Alors qu'au 17ème siècle le Japon connaît une période de paix, de nombreux samouraïs se retrouvent sans maîtres et sans ressources. Certains de ces rônin proposent alors à des clans de se suicider dans leurs demeures afin de mourir dignement. C'est ce que Hanshiro souhaite faire lorsqu'il se présente un beau jour à la porte du clan Li. L'intendant Kageyu commence alors à lui raconter une histoire similaire afin de le dissuader...

 

Comme Kobayashi, Miike adopte une construction narrative assez complexe où le récit se nourrit de deux longs flash-back (la mort du premier samouraï, la destinée de Hanshiro). Il me semble d'ailleurs que le cinéaste a simplifié ce jeu de retours en arrière et qu'il a davantage souligné les transitions d'une époque à une autre. Néanmoins, d'un point de vue purement narratif, Hara-Kiri : mort d'un samouraï est plutôt convaincant et l'on se laisse rapidement captiver par les nombreuses péripéties du scénario.

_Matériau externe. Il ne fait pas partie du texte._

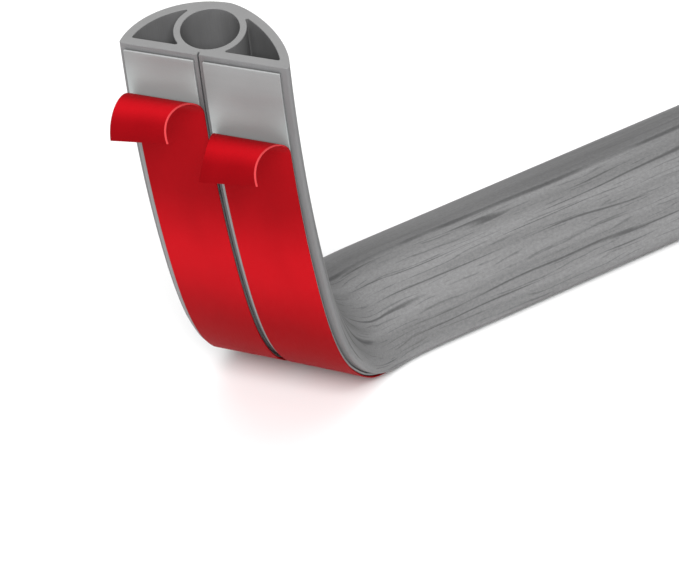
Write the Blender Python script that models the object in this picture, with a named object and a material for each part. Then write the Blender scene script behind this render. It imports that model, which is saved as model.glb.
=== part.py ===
"""Floor cord cover: a soft D-shaped extrusion with a round duct and two side chambers.

A straight run lies on the floor and the near end is lifted in one bend. Two adhesive
pads run under the base, and each keeps a film that has been peeled back at the lifted end.
Metres, +Z up. +X runs along the strip, away from the lifted end. The origin is the
middle of the bounding box's underside.
"""
import math

import bmesh
import bpy
from mathutils import Vector
from mathutils.geometry import tessellate_polygon

# Section of the extrusion
HALF_WIDTH = {1: 0.0297, -1: 0.0302}
HEIGHT = 0.0270
DUCT_DIAMETER = 0.0200
DUCT_FLOOR = 0.0031
DUCT_OFFSET = -0.0023
RING_WALL = 0.0024
DOME_WALL = 0.0031
BASE_WALL = 0.0034
FULLNESS = {1: 1.52, -1: 1.93}
EDGE_RADIUS = 0.0010
CHAMBER_RADIUS = 0.0006
SLIT_WIDTH = 0.0005
SLIT_DEPTH = 0.0015

# Adhesive pads and films, as positions across the base, positive to the right
LEFT_PAD = (-0.0285, -0.0038)
RIGHT_PAD = (-0.0006, 0.0266)
LEFT_FILM = (-0.0270, -0.0021)
RIGHT_FILM = (0.0006, 0.0270)
PAD_END_MARGIN = 0.0024
PAD_THICKNESS = 0.0008
FILM_THICKNESS = 0.0005
LAYER_GAP = 0.0003
LEFT_PEEL_FROM_END = 0.0260
RIGHT_PEEL_FROM_END = 0.0392
CURL_RADIUS = 0.0110
CURL_ANGLES = (math.radians(162), math.radians(149))
LEFT_CURL_SHIFT = (-0.0014, -0.0046)
RIGHT_CURL_SHIFT = (0.0012, -0.0036)
LEFT_CURL_FORWARD = (0.0, 0.0055)
RIGHT_CURL_FORWARD = (-0.0018, 0.0055)

# Course of the strip
LENGTH = 1.000
LIFTED_LENGTH = 0.2255
START_CURVATURE = math.radians(0.867) / 0.001
BEND_LENGTH = 0.121
STEADY_CURVATURE = math.radians(0.103) / 0.001
TURN_ANGLE = math.radians(30.1)
TURN_START = -0.030
TURN_END = 0.045
TWIST_ANGLE = math.radians(1.8)

# Fineness
DOME_STEPS = 28
DUCT_STEPS = 28
FINE_STEP = 0.0046
COARSE_STEP = 0.0100
FINE_END = 0.121
CURL_STEPS = 16

BASE_LEVEL = PAD_THICKNESS + FILM_THICKNESS + 2 * LAYER_GAP


def smooth(t):
    t = min(max(t, 0.0), 1.0)
    return t * t * (3.0 - 2.0 * t)


def curvature(s):
    """Upward curvature at a distance past the lift-off."""
    if s < 0.0:
        return 0.0
    return START_CURVATURE * (1.0 - smooth(s / BEND_LENGTH)) + STEADY_CURVATURE


def directions(s, rise):
    """Directions along, across and to the dome, with the sideways turn and the twist at a station."""
    turn = TURN_ANGLE * smooth((s - TURN_START) / (TURN_END - TURN_START))
    twist = TWIST_ANGLE * smooth(s / LIFTED_LENGTH)
    along = Vector((-math.cos(rise) * math.cos(turn), -math.cos(rise) * math.sin(turn), math.sin(rise)))
    level = Vector((math.sin(turn), -math.cos(turn), 0.0))
    across = math.cos(twist) * level + math.sin(twist) * along.cross(level)
    return along, across, along.cross(across)


def course(stations):
    """Place, direction along, direction across and dome direction at each rising station."""
    frames = []
    step = 0.00025
    s = stations[0]
    rise = 0.0
    place = Vector((-s, 0.0, BASE_LEVEL))
    for target in stations:
        count = math.ceil((target - s) / step - 1e-9)
        for left in range(count, 0, -1):
            d = (target - s) / left
            rise_mid = rise + curvature(s + d / 4) * d / 2
            place = place + directions(s + d / 2, rise_mid)[0] * d
            rise += curvature(s + d / 2) * d
            s += d
        s = target
        frames.append((place.copy(),) + directions(s, rise))
    return frames


def spaced(start, end, step):
    count = max(1, int(round((end - start) / step)))
    return [start + (end - start) * i / count for i in range(count + 1)]


def stations_between(start, end):
    """Stations along the strip, close together in the bend."""
    marks = [start]
    for a, b, step in ((TURN_START, 0.0, 0.005), (0.0, FINE_END, FINE_STEP),
                       (FINE_END, LIFTED_LENGTH, COARSE_STEP)):
        marks += [s for s in spaced(a, b, step) if start + 0.001 < s < end - 0.001]
    marks.append(end)
    kept = []
    for s in sorted(marks):
        if not kept or s - kept[-1] > 0.0005:
            kept.append(s)
    return kept


def arc(cx, cz, radius, start, end, steps):
    return [(cx + radius * math.cos(start + (end - start) * i / steps),
             cz + radius * math.sin(start + (end - start) * i / steps)) for i in range(steps + 1)]


def without_repeats(points):
    kept = []
    for p in points:
        if not kept or math.dist(p, kept[-1]) > 2e-5:
            kept.append(p)
    if math.dist(kept[0], kept[-1]) <= 2e-5:
        kept.pop()
    return kept


def flank(t, side, inset):
    """A point on one half of the dome, moved inward, with its outward angle.

    t runs from 0 at the base edge to a quarter turn at the top. The left half is mirrored.
    """
    n = FULLNESS[side]
    u, v = max(math.cos(t), 0.0) ** (2 / n), max(math.sin(t), 0.0) ** (2 / n)
    half = HALF_WIDTH[side]
    a = math.atan2(v ** (n - 1) / HEIGHT, u ** (n - 1) / half)
    return half * u - inset * math.cos(a), HEIGHT * v - inset * math.sin(a), a


def crossing(test, low, high):
    """Where a test that is negative at low and positive at high changes sign."""
    for _ in range(60):
        middle = (low + high) / 2
        if test(middle) > 0:
            high = middle
        else:
            low = middle
    return (low + high) / 2


def half_dome(side):
    """Rounded base edge and one half of the dome, up to the top."""
    r = EDGE_RADIUS
    t = crossing(lambda t: flank(t, side, r)[1] - r, 0.0, math.pi / 2)
    x, z, a = flank(t, side, r)
    points = arc(x, z, r, -math.pi / 2, a, 3)
    for i in range(1, DOME_STEPS // 2 + 1):
        points.append(flank(t + (math.pi / 2 - t) * i / (DOME_STEPS // 2), side, 0.0)[:2])
    return points


def outer_outline():
    slit = DUCT_OFFSET
    points = half_dome(1)
    points += [(-x, z) for x, z in reversed(half_dome(-1))]
    points += [(slit - SLIT_WIDTH / 2, 0.0), (slit - SLIT_WIDTH / 2, SLIT_DEPTH),
               (slit + SLIT_WIDTH / 2, SLIT_DEPTH), (slit + SLIT_WIDTH / 2, 0.0)]
    return without_repeats(points)


def duct_centre():
    return DUCT_OFFSET, DUCT_FLOOR + DUCT_DIAMETER / 2


def chamber_outline(side):
    """Chamber between the dome, the duct ring and the base, with rounded corners."""
    duct_x, duct_z = duct_centre()
    duct_x *= side
    f = CHAMBER_RADIUS
    inset = DOME_WALL + f
    ring = DUCT_DIAMETER / 2 + RING_WALL + f
    low = BASE_WALL + f

    def to_ring(t):
        x, z, _ = flank(t, side, inset)
        return ring - math.hypot(x - duct_x, z - duct_z)

    t_low = crossing(lambda t: flank(t, side, inset)[1] - low, 0.0, math.pi / 2)
    t_tip = crossing(to_ring, t_low, math.pi / 2)
    ax, az, a_low = flank(t_low, side, inset)
    cx, cz, a_tip = flank(t_tip, side, inset)
    bx = duct_x + math.sqrt(ring ** 2 - (duct_z - low) ** 2)
    ring_tip = math.atan2(cz - duct_z, cx - duct_x)
    ring_low = math.atan2(low - duct_z, bx - duct_x)
    points = arc(ax, az, f, -math.pi / 2, a_low, 3)
    points += [flank(t_low + (t_tip - t_low) * i / 7, side, DOME_WALL)[:2] for i in range(1, 8)]
    points += arc(cx, cz, f, a_tip, ring_tip + math.pi, 4)
    points += arc(duct_x, duct_z, ring - f, ring_tip, ring_low, 6)
    points += arc(bx, low, f, ring_low + math.pi, 1.5 * math.pi, 3)
    return without_repeats([(side * x, z) for x, z in points])


def duct_outline():
    x, z = duct_centre()
    return arc(x, z, DUCT_DIAMETER / 2, 0.0, 2 * math.pi, DUCT_STEPS)[:-1]


def strip_outline(span, low, high):
    return [(span[0], low), (span[1], low), (span[1], high), (span[0], high)]


def sweep(name, outlines, frames):
    """One closed body: outlines carried along the frames, with both ends closed."""
    mesh = bpy.data.meshes.new(name)
    bm = bmesh.new()
    rows = []
    for place, _, across, dome in frames:
        rows.append([[bm.verts.new(place + across * x + dome * z) for x, z in line] for line in outlines])
    for low, high in zip(rows, rows[1:]):
        for a, b in zip(low, high):
            for i in range(len(a)):
                j = (i + 1) % len(a)
                bm.faces.new((a[i], a[j], b[j], b[i]))
    flat = [[Vector((x, z, 0.0)) for x, z in line] for line in outlines]
    for end in (rows[0], rows[-1]):
        corners = [v for line in end for v in line]
        for tri in tessellate_polygon(flat):
            bm.faces.new([corners[i] for i in tri])
    bmesh.ops.recalc_face_normals(bm, faces=bm.faces)
    bent = [f for f in bm.faces if len(f.verts) > 3 and not is_flat(f)]
    bmesh.ops.triangulate(bm, faces=bent)
    if bm.calc_volume(signed=True) < 0:
        bmesh.ops.reverse_faces(bm, faces=bm.faces)
    bm.to_mesh(mesh)
    bm.free()
    return bpy.data.objects.new(name, mesh)


def is_flat(face):
    origin = face.verts[0].co
    return all(abs((v.co - origin).dot(face.normal)) < 1e-7 for v in face.verts)


def film_frames(span, peel_from_end, shift, forward):
    """Frames of a film: along the strip to the peel line, then round a skewed curl.

    In the curl each edge of the film moves across by its own shift, and forward and up by its own step.
    """
    start = -(LENGTH - LIFTED_LENGTH) + PAD_END_MARGIN
    peel = LIFTED_LENGTH - peel_from_end
    frames = course(stations_between(start, peel))
    place, along, across, dome = frames[-1]
    level = -(2 * LAYER_GAP + PAD_THICKNESS + FILM_THICKNESS / 2)
    for i in range(1, CURL_STEPS + 1):
        edges = []
        for x, whole, move, step in zip(span, CURL_ANGLES, shift, forward):
            a = whole * i / CURL_STEPS
            skew = math.sin(0.8 * a) ** 2
            out = CURL_RADIUS * (1.0 - math.cos(a)) + step * skew
            up = CURL_RADIUS * math.sin(a) + step * skew
            edges.append(place + across * (x + move * skew) + dome * (level - out) + along * up)
        wide = (edges[1] - edges[0]) / (span[1] - span[0])
        middle = sum(CURL_ANGLES) / 2 * i / CURL_STEPS
        ahead = along * math.cos(middle) - dome * math.sin(middle)
        outward = ahead.cross(wide).normalized()
        frames.append((edges[0] - wide * span[0] - outward * level, ahead, wide, outward))
    return frames


def material(name, color, roughness):
    made = bpy.data.materials.new(name)
    made.use_nodes = True
    shader = made.node_tree.nodes["Principled BSDF"]
    shader.inputs["Base Color"].default_value = (*color, 1.0)
    shader.inputs["Roughness"].default_value = roughness
    return made


def main():
    for item in list(bpy.data.objects):
        bpy.data.objects.remove(item, do_unlink=True)
    group = bpy.data.collections.new("floor_cord_cover")
    bpy.context.scene.collection.children.link(group)

    run_start = -(LENGTH - LIFTED_LENGTH)
    cover = sweep("cover_profile",
                  [outer_outline(), duct_outline(), chamber_outline(1), chamber_outline(-1)],
                  course(stations_between(run_start, LIFTED_LENGTH)))
    made = [(cover, material("soft_grey_plastic", (0.30, 0.30, 0.30), 0.6))]

    pad_low = -(LAYER_GAP + PAD_THICKNESS)
    film_low = -(2 * LAYER_GAP + PAD_THICKNESS + FILM_THICKNESS)
    pad_frames = course(stations_between(run_start + PAD_END_MARGIN, LIFTED_LENGTH - PAD_END_MARGIN))
    for side, pad_span, film_span, peel, curl in (
            ("left", LEFT_PAD, LEFT_FILM, LEFT_PEEL_FROM_END, (LEFT_CURL_SHIFT, LEFT_CURL_FORWARD)),
            ("right", RIGHT_PAD, RIGHT_FILM, RIGHT_PEEL_FROM_END, (RIGHT_CURL_SHIFT, RIGHT_CURL_FORWARD))):
        pad = sweep("adhesive_tape_" + side, [strip_outline(pad_span, pad_low, -LAYER_GAP)], pad_frames)
        made.append((pad, material("adhesive_" + side, (0.34, 0.34, 0.34), 0.7)))
        film = sweep("release_liner_" + side,
                     [strip_outline(film_span, film_low, film_low + FILM_THICKNESS)],
                     film_frames(film_span, peel, *curl))
        made.append((film, material("red_film_" + side, (0.55, 0.01, 0.02), 0.35)))

    corners = [v.co for item, _ in made for v in item.data.vertices]
    middle = [(min(c[i] for c in corners) + max(c[i] for c in corners)) / 2 for i in range(2)]
    for item, look in made:
        for vertex in item.data.vertices:
            vertex.co.x -= middle[0]
            vertex.co.y -= middle[1]
        item.data.materials.append(look)
        group.objects.link(item)


main()
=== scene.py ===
"""Floor cord cover: one strip with its near end lifted, two pads and their peeled red films."""
import math

import bmesh
import bpy
from bpy.props import FloatProperty, FloatVectorProperty, PointerProperty
from mathutils import Matrix, Vector
from mathutils.geometry import tessellate_polygon


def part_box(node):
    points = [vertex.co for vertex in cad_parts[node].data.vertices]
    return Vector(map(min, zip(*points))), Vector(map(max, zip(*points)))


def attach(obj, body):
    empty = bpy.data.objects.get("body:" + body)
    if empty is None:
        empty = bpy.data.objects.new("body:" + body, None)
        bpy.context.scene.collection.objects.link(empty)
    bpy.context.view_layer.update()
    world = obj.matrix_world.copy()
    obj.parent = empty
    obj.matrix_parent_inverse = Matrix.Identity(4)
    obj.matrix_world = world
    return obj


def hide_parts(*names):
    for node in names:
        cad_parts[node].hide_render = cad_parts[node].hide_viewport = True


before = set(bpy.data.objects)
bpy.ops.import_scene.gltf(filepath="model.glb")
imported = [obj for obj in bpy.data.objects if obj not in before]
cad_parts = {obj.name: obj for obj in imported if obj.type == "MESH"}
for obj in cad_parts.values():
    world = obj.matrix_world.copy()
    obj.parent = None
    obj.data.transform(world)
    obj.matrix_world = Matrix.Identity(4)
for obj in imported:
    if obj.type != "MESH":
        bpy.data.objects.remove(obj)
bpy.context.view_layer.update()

bl_info = {
    "name": "Floor Cord Cover",
    "version": (1, 0, 0),
    "blender": (4, 5, 0),
    "location": "3D View > Sidebar > Cord Cover",
    "description": "Builds a floor cord cover with its adhesive pads and peeled films, and a stage for it",
    "category": "Add Mesh",
}

COVER_HIGH = Vector(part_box("cover_profile")[1])
STRIP_MAP = "strip"
SHARP_ANGLE = math.radians(35)

# The photograph's frame, the lift-off point in it and the focal length, in pixels
FRAME_WIDTH, FRAME_HEIGHT = 679, 575
LIFT_OFF_RIGHT, LIFT_OFF_DOWN = 334.6, 335.8
FOCAL_PIXELS = 6722.1

# Both square softboxes: place from the lift-off point and width
TOP_PLACE, TOP_WIDTH = (0.1, 0.3, 2.8), 3.0
FRONT_PLACE, FRONT_WIDTH = (-1.45, -1.60, 1.84), 1.4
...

Du point de vue de la mise en scène, le film de Miike est également satisfaisant : le cadre est toujours impeccable et le découpage d'une fluidité exemplaire. Lorsque arrivent les combats finaux, le cinéaste fait preuve d'une certaine justesse dans le rythme et ne sombre pas dans les tics du cinéma d'action actuel (montage épileptique, caméra placée n'importe où...). On est d'ailleurs assez surpris que l'excessif Miike (souvenons-nous du totalement déjanté Visitor Q) fasse preuve d'une relative sagesse lors des scènes de violence. La complaisance n'est pas de mise et si ces passages sont un peu plus sanglants que chez Kobayashi, cela reste supportable.

 

Mais aussi « professionnelle » et efficace soit-elle, la réalisation ne parvient jamais à égaler celle de l'original. Il suffit de songer aux magnifiques scènes de sabres finales de Kobayashi pour mesurer ce qui sépare un habile cinéaste d'un grand artiste. Il n'y a pas chez Miike ce sens de l'espace, de la chorégraphie qui fait ressembler certaines séquences d'Hara-Kiri à un véritable opéra tragique. De la même manière, la belle première partie du remake ne parvient pas à égaler le sublime hiératisme du film de Kobayashi avec ses plans tirés au cordeau et sa photo en noir et blanc si expressive.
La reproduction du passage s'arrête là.